C’est à la clarté même de son devoir que le cardinal Consalvi perçait l’obscurité des faits, et voyait scintiller, au travers, je ne sais quels espoirs imprévus. Talleyrand était nanti, mais Talleyrand ne consentirait-il pas un échange ? Qu’était-ce que Bénévent, sinon un gage susceptible d’être négocié ? L’Europe, de son côté, ne tenait pas à ce que le Pape se fâchât ; on prit le parti, au début de mai, de considérer Bénévent comme une enclave du royaume de Naples, et de décider qu’à ce titre, Bénévent serait donné au roi Ferdinand de Bourbon, rétabli dans ses États. Si le roi de Naples en voulait faire présent à Talleyrand, c’était affaire à lui, et cela ne regardait plus le Congrès. Consalvi devina l’intrigue : « J’ai la certitude, disait-il à Pacca le 9 mai, que depuis le commencement du Congrès il a été convenu que Bénévent serait l’Haceldama hoc est ager sanguinis du vicaire de Jésus-Christ, pour prix des services rendus par M. de Talleyrand au roi Ferdinand[2]. » Mais tandis que, dans l’affaire des Marches et dans l’affaire des Légations, Consalvi avait toujours conseillé au Saint-Siège la patience, il estimait au contraire que, pour cette question de Bénévent, le Pape devait parler haut ; il alla jusqu’à dire à Metternich que si Ferdinand violait les droits du Pape sur Bénévent, les propres droits de Ferdinand sur Naples pourraient être frappés de caducité par le Saint-Siège. Les excommunications pontificales, on l’avait vu quelques semaines plus tôt, n’étaient pas au service de l’Europe, mais l’Europe, peut-être, allait brusquement en percevoir l’écho.

Consalvi croyait l’heure venue d’élever la voix.

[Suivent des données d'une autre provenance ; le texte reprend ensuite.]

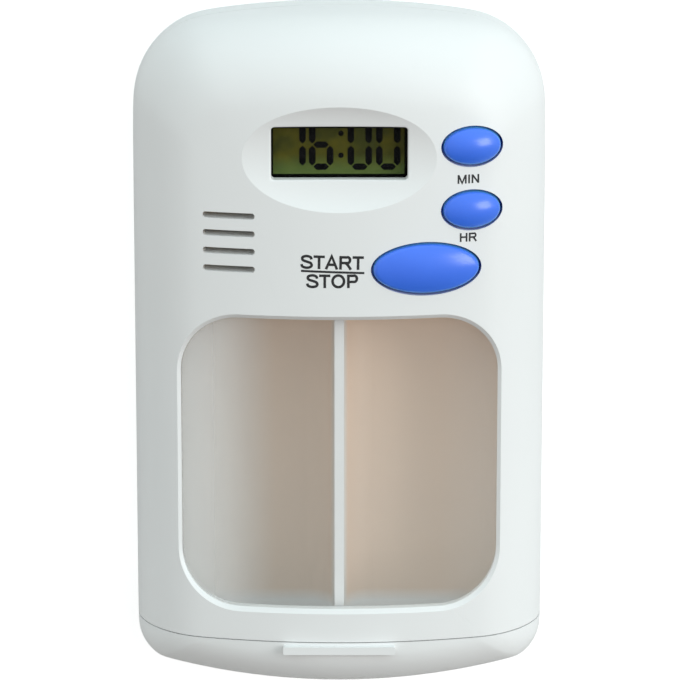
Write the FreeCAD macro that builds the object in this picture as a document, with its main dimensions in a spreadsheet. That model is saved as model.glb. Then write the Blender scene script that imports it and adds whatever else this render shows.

Murat n’était plus qu’un vaincu ; pourquoi faisait-on attendre au Vatican la restitution des Marches ? L’Autriche percevait à son propre profit les impôts dans les Légations ; pourquoi prolonger la fiction en vertu de laquelle les Légations n’étaient encore à personne ? M. de Talleyrand avait droit à la gratitude du Bourbon de Naples, mais pourquoi le Bourbon de Naples acquitterait-il cette gratitude

  1. Rinieri, V, p. 483.
  2. Ibid., V, p. 574.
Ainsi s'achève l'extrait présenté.